## Aim
Each line containing the word "Write" should be found and copied.

(Rows from a 3D modeling dataset)
START

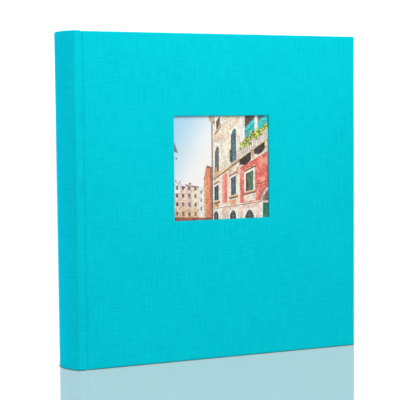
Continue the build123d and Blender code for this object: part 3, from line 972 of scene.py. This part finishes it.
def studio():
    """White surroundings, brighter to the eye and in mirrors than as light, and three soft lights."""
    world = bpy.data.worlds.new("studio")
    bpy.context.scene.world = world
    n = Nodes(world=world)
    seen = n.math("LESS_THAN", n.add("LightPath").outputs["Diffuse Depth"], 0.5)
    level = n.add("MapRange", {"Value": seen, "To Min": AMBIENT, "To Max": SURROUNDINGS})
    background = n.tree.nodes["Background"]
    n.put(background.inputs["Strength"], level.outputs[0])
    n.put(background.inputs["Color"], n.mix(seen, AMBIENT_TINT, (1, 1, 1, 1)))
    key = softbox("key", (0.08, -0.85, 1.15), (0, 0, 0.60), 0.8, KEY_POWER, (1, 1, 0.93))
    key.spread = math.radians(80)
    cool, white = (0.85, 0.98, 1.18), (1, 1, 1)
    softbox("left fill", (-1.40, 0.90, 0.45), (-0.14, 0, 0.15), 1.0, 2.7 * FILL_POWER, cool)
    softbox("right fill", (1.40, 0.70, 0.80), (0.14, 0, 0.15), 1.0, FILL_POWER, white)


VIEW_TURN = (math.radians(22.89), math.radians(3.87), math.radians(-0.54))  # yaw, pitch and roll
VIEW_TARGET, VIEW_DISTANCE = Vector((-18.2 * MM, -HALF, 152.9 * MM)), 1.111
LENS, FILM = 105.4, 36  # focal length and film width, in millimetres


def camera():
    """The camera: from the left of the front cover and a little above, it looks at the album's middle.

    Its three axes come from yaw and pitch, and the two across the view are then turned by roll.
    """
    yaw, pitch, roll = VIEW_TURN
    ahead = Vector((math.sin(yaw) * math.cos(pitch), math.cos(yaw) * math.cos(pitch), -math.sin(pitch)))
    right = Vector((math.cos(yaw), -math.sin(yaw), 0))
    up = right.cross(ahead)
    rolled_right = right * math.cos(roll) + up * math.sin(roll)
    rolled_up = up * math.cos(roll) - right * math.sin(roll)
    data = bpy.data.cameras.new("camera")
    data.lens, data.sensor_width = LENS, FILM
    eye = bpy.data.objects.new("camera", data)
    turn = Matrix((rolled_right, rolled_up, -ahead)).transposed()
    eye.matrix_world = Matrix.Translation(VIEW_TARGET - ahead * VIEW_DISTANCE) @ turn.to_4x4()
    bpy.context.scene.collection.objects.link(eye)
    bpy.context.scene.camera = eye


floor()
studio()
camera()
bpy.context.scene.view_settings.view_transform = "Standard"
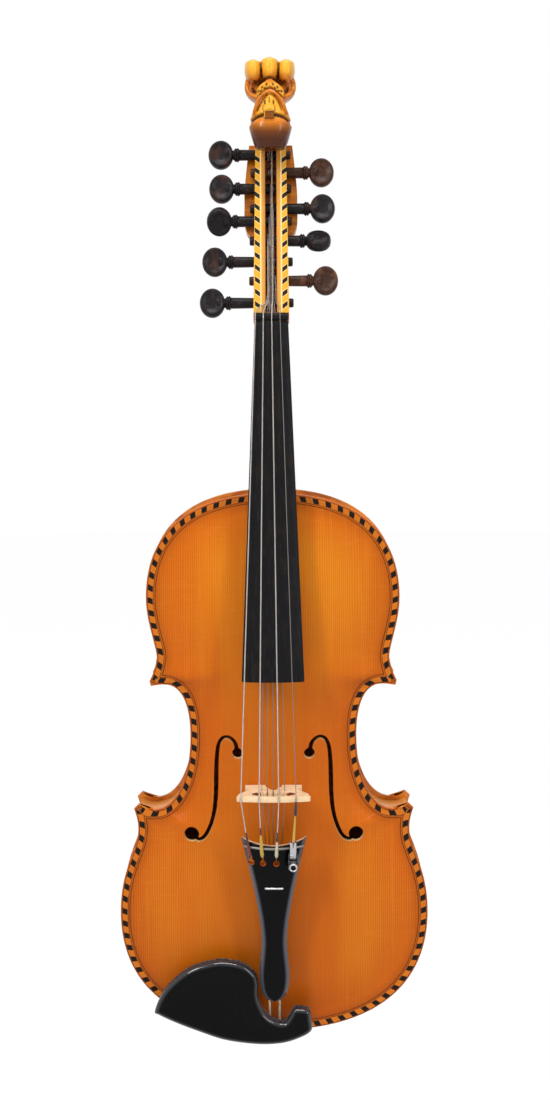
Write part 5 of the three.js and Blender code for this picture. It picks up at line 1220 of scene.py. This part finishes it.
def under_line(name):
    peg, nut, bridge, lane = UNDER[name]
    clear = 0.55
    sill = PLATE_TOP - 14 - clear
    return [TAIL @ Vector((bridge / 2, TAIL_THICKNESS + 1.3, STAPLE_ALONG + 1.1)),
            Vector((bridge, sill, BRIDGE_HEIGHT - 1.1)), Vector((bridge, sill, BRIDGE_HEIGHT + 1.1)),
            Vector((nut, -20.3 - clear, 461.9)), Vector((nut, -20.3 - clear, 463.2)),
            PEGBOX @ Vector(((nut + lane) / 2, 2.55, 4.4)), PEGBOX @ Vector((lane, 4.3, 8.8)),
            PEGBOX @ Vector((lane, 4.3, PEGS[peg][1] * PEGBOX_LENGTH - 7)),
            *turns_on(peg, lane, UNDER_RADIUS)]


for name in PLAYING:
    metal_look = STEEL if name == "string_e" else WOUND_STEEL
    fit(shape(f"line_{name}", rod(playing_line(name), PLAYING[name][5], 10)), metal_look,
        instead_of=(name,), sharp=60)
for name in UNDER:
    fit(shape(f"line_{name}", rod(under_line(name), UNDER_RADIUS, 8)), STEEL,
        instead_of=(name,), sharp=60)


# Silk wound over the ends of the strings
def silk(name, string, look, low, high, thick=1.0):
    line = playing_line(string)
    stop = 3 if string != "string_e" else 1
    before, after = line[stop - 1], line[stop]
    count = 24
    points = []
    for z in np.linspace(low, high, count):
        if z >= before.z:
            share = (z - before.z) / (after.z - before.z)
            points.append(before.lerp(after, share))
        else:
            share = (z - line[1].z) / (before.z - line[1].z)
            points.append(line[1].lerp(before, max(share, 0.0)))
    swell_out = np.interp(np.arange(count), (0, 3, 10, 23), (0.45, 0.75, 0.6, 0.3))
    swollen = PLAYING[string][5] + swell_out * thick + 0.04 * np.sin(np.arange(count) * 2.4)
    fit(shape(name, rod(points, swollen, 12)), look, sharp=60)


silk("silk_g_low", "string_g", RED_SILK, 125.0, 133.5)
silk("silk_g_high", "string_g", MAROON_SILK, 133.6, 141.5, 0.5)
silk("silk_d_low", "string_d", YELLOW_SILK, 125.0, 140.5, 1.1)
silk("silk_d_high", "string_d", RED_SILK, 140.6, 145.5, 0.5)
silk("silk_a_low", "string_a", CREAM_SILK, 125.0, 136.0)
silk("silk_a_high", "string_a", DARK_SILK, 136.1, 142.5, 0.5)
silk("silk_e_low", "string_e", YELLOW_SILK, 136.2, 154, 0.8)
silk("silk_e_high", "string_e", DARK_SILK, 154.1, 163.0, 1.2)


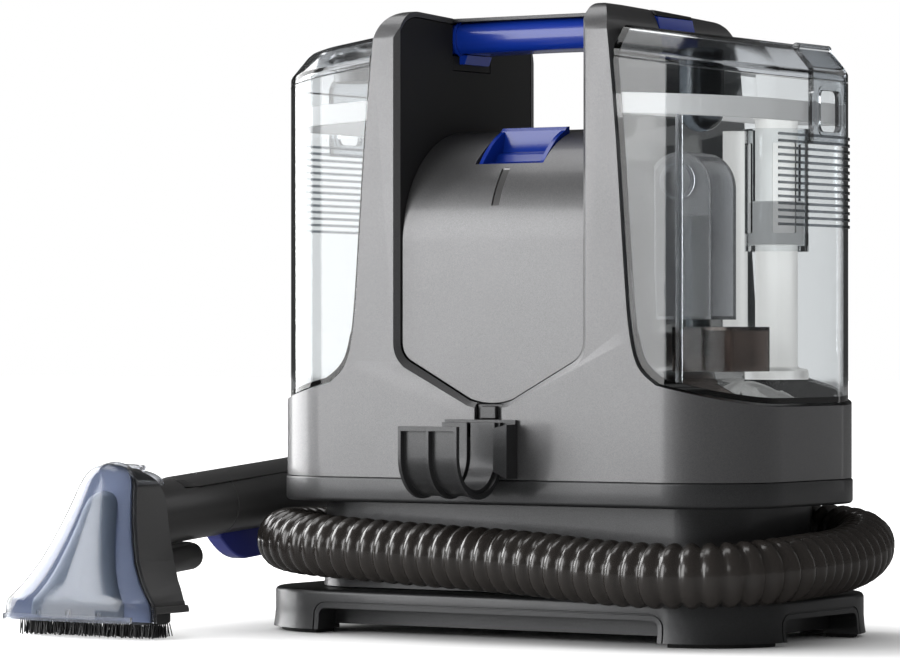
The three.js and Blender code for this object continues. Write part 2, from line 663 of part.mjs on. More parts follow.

END

## Written answer
Write part 5 of the three.js and Blender code for this picture. It picks up at line 1220 of scene.py. This part finishes it.
The three.js and Blender code for this object continues. Write part 2, from line 663 of part.mjs on. More parts follow.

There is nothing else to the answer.